Required task
Your task is to extract every line from the material below exactly.

Supplied data
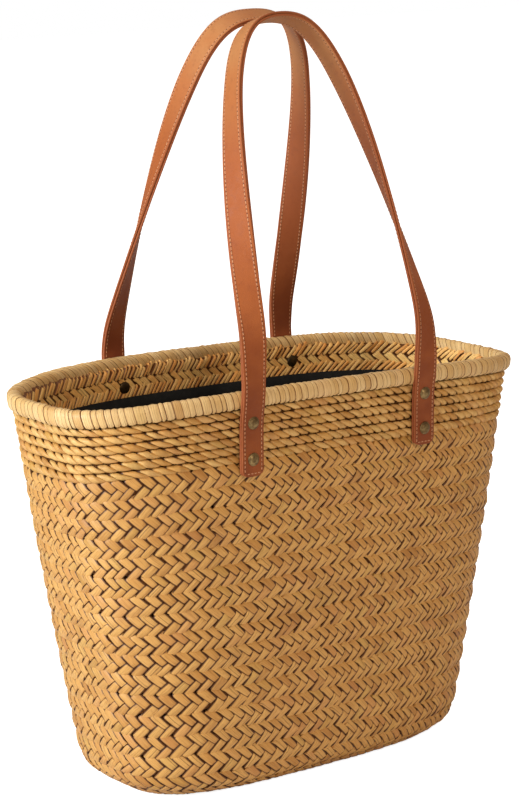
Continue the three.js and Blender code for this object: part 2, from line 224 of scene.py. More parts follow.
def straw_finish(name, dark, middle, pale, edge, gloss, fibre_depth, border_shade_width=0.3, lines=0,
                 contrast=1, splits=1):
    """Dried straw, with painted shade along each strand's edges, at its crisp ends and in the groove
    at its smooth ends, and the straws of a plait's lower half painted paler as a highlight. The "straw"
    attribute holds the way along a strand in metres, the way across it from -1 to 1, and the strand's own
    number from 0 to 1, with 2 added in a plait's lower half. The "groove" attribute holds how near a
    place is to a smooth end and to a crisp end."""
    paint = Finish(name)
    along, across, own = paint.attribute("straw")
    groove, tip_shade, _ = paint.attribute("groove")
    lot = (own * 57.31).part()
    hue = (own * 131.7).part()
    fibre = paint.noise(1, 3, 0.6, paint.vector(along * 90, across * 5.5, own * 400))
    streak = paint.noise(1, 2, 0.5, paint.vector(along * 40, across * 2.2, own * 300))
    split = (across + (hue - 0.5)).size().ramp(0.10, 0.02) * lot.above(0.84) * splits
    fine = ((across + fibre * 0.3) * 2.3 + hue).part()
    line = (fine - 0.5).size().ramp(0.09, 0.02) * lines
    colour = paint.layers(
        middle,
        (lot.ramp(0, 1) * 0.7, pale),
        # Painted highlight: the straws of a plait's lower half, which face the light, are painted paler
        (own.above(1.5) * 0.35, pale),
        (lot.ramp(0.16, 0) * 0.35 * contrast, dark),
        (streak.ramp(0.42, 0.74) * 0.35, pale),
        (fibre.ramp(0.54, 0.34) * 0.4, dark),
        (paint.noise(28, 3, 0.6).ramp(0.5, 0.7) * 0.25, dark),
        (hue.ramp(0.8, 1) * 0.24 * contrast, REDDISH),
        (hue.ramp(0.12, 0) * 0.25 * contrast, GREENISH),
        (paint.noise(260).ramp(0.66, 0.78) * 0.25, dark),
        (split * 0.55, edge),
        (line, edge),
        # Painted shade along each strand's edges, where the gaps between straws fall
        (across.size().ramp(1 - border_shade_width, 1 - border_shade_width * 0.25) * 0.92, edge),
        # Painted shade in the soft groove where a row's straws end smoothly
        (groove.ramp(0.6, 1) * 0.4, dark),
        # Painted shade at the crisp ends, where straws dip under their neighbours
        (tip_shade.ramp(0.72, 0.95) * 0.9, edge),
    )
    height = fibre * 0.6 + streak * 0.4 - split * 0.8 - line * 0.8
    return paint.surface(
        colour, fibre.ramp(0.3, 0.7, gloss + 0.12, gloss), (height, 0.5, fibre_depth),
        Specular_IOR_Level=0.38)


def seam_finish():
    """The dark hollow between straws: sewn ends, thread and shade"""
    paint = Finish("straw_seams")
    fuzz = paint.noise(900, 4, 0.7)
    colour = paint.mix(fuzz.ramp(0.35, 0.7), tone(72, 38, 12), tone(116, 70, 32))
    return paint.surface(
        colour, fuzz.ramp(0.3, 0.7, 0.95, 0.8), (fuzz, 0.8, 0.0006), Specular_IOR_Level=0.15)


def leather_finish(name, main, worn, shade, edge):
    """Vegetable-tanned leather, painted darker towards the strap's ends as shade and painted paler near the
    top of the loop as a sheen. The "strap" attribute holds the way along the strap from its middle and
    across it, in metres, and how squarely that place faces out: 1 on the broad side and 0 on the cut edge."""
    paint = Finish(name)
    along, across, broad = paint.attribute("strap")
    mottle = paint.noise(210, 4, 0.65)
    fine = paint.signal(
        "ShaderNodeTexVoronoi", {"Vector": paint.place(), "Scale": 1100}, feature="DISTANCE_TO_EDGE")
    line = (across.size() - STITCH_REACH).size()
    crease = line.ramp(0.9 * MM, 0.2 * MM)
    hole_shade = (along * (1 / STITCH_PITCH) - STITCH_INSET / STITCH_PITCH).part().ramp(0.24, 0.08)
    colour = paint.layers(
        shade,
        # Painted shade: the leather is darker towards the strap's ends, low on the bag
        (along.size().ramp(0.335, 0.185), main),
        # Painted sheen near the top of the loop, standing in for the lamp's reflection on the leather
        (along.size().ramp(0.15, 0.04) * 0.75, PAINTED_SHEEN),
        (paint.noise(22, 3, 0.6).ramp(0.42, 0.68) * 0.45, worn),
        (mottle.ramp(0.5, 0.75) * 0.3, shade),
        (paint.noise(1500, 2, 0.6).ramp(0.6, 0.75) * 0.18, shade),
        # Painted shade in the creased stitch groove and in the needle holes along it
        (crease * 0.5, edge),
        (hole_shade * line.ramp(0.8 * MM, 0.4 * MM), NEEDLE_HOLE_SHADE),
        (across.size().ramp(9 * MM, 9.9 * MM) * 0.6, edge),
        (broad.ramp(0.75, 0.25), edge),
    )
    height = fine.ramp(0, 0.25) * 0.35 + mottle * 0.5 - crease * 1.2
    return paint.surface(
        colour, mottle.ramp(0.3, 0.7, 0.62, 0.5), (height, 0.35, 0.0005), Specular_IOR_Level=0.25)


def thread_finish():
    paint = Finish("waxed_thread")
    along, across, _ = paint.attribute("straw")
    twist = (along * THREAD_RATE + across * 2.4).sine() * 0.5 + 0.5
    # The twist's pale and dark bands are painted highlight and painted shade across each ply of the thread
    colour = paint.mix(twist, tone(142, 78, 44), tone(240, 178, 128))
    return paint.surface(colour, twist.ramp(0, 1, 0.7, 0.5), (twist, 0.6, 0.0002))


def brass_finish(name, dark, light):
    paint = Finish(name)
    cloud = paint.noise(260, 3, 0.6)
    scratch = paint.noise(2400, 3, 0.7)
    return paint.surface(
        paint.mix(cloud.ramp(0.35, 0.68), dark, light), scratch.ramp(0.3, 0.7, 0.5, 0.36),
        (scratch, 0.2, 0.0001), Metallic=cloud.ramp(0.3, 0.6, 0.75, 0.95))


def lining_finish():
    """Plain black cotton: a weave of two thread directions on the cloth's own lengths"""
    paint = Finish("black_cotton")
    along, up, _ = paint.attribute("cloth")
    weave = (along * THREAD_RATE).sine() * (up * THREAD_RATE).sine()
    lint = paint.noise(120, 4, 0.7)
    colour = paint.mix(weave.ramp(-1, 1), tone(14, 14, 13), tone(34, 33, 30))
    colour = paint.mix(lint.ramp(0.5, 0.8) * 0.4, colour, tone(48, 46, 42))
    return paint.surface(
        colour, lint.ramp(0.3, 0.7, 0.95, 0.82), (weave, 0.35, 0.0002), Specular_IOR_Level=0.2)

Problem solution
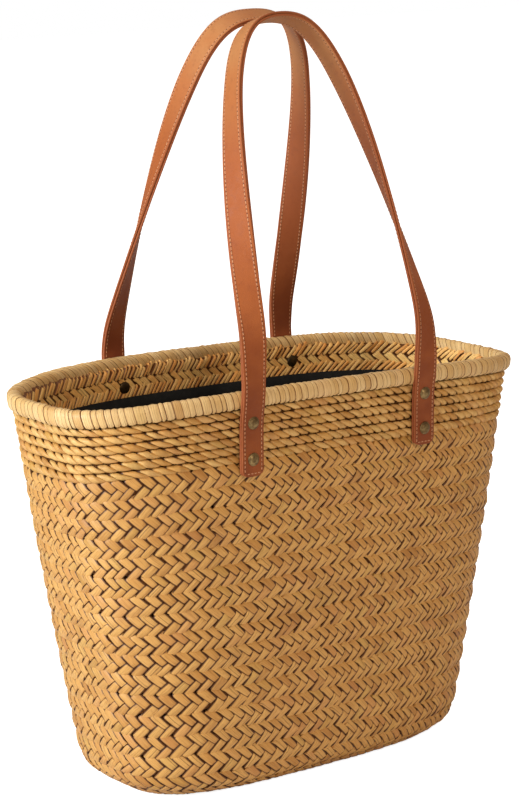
Continue the three.js and Blender code for this object: part 2, from line 224 of scene.py. More parts follow.
def straw_finish(name, dark, middle, pale, edge, gloss, fibre_depth, border_shade_width=0.3, lines=0,
                 contrast=1, splits=1):
    """Dried straw, with painted shade along each strand's edges, at its crisp ends and in the groove
    at its smooth ends, and the straws of a plait's lower half painted paler as a highlight. The "straw"
    attribute holds the way along a strand in metres, the way across it from -1 to 1, and the strand's own
    number from 0 to 1, with 2 added in a plait's lower half. The "groove" attribute holds how near a
    place is to a smooth end and to a crisp end."""
    paint = Finish(name)
    along, across, own = paint.attribute("straw")
    groove, tip_shade, _ = paint.attribute("groove")
    lot = (own * 57.31).part()
    hue = (own * 131.7).part()
    fibre = paint.noise(1, 3, 0.6, paint.vector(along * 90, across * 5.5, own * 400))
    streak = paint.noise(1, 2, 0.5, paint.vector(along * 40, across * 2.2, own * 300))
    split = (across + (hue - 0.5)).size().ramp(0.10, 0.02) * lot.above(0.84) * splits
    fine = ((across + fibre * 0.3) * 2.3 + hue).part()
    line = (fine - 0.5).size().ramp(0.09, 0.02) * lines
    colour = paint.layers(
        middle,
        (lot.ramp(0, 1) * 0.7, pale),
        # Painted highlight: the straws of a plait's lower half, which face the light, are painted paler
        (own.above(1.5) * 0.35, pale),
        (lot.ramp(0.16, 0) * 0.35 * contrast, dark),
        (streak.ramp(0.42, 0.74) * 0.35, pale),
        (fibre.ramp(0.54, 0.34) * 0.4, dark),
        (paint.noise(28, 3, 0.6).ramp(0.5, 0.7) * 0.25, dark),
        (hue.ramp(0.8, 1) * 0.24 * contrast, REDDISH),
        (hue.ramp(0.12, 0) * 0.25 * contrast, GREENISH),
        (paint.noise(260).ramp(0.66, 0.78) * 0.25, dark),
        (split * 0.55, edge),
        (line, edge),
        # Painted shade along each strand's edges, where the gaps between straws fall
        (across.size().ramp(1 - border_shade_width, 1 - border_shade_width * 0.25) * 0.92, edge),
        # Painted shade in the soft groove where a row's straws end smoothly
        (groove.ramp(0.6, 1) * 0.4, dark),
        # Painted shade at the crisp ends, where straws dip under their neighbours
        (tip_shade.ramp(0.72, 0.95) * 0.9, edge),
    )
    height = fibre * 0.6 + streak * 0.4 - split * 0.8 - line * 0.8
    return paint.surface(
        colour, fibre.ramp(0.3, 0.7, gloss + 0.12, gloss), (height, 0.5, fibre_depth),
        Specular_IOR_Level=0.38)


def seam_finish():
    """The dark hollow between straws: sewn ends, thread and shade"""
    paint = Finish("straw_seams")
    fuzz = paint.noise(900, 4, 0.7)
    colour = paint.mix(fuzz.ramp(0.35, 0.7), tone(72, 38, 12), tone(116, 70, 32))
    return paint.surface(
        colour, fuzz.ramp(0.3, 0.7, 0.95, 0.8), (fuzz, 0.8, 0.0006), Specular_IOR_Level=0.15)


def leather_finish(name, main, worn, shade, edge):
    """Vegetable-tanned leather, painted darker towards the strap's ends as shade and painted paler near the
    top of the loop as a sheen. The "strap" attribute holds the way along the strap from its middle and
    across it, in metres, and how squarely that place faces out: 1 on the broad side and 0 on the cut edge."""
    paint = Finish(name)
    along, across, broad = paint.attribute("strap")
    mottle = paint.noise(210, 4, 0.65)
    fine = paint.signal(
        "ShaderNodeTexVoronoi", {"Vector": paint.place(), "Scale": 1100}, feature="DISTANCE_TO_EDGE")
    line = (across.size() - STITCH_REACH).size()
    crease = line.ramp(0.9 * MM, 0.2 * MM)
    hole_shade = (along * (1 / STITCH_PITCH) - STITCH_INSET / STITCH_PITCH).part().ramp(0.24, 0.08)
    colour = paint.layers(
        shade,
        # Painted shade: the leather is darker towards the strap's ends, low on the bag
        (along.size().ramp(0.335, 0.185), main),
        # Painted sheen near the top of the loop, standing in for the lamp's reflection on the leather
        (along.size().ramp(0.15, 0.04) * 0.75, PAINTED_SHEEN),
        (paint.noise(22, 3, 0.6).ramp(0.42, 0.68) * 0.45, worn),
        (mottle.ramp(0.5, 0.75) * 0.3, shade),
        (paint.noise(1500, 2, 0.6).ramp(0.6, 0.75) * 0.18, shade),
        # Painted shade in the creased stitch groove and in the needle holes along it
        (crease * 0.5, edge),
        (hole_shade * line.ramp(0.8 * MM, 0.4 * MM), NEEDLE_HOLE_SHADE),
        (across.size().ramp(9 * MM, 9.9 * MM) * 0.6, edge),
        (broad.ramp(0.75, 0.25), edge),
    )
    height = fine.ramp(0, 0.25) * 0.35 + mottle * 0.5 - crease * 1.2
    return paint.surface(
        colour, mottle.ramp(0.3, 0.7, 0.62, 0.5), (height, 0.35, 0.0005), Specular_IOR_Level=0.25)


def thread_finish():
    paint = Finish("waxed_thread")
    along, across, _ = paint.attribute("straw")
    twist = (along * THREAD_RATE + across * 2.4).sine() * 0.5 + 0.5
    # The twist's pale and dark bands are painted highlight and painted shade across each ply of the thread
    colour = paint.mix(twist, tone(142, 78, 44), tone(240, 178, 128))
    return paint.surface(colour, twist.ramp(0, 1, 0.7, 0.5), (twist, 0.6, 0.0002))


def brass_finish(name, dark, light):
    paint = Finish(name)
    cloud = paint.noise(260, 3, 0.6)
    scratch = paint.noise(2400, 3, 0.7)
    return paint.surface(
        paint.mix(cloud.ramp(0.35, 0.68), dark, light), scratch.ramp(0.3, 0.7, 0.5, 0.36),
        (scratch, 0.2, 0.0001), Metallic=cloud.ramp(0.3, 0.6, 0.75, 0.95))


def lining_finish():
    """Plain black cotton: a weave of two thread directions on the cloth's own lengths"""
    paint = Finish("black_cotton")
    along, up, _ = paint.attribute("cloth")
    weave = (along * THREAD_RATE).sine() * (up * THREAD_RATE).sine()
    lint = paint.noise(120, 4, 0.7)
    colour = paint.mix(weave.ramp(-1, 1), tone(14, 14, 13), tone(34, 33, 30))
    colour = paint.mix(lint.ramp(0.5, 0.8) * 0.4, colour, tone(48, 46, 42))
    return paint.surface(
        colour, lint.ramp(0.3, 0.7, 0.95, 0.82), (weave, 0.35, 0.0002), Specular_IOR_Level=0.2)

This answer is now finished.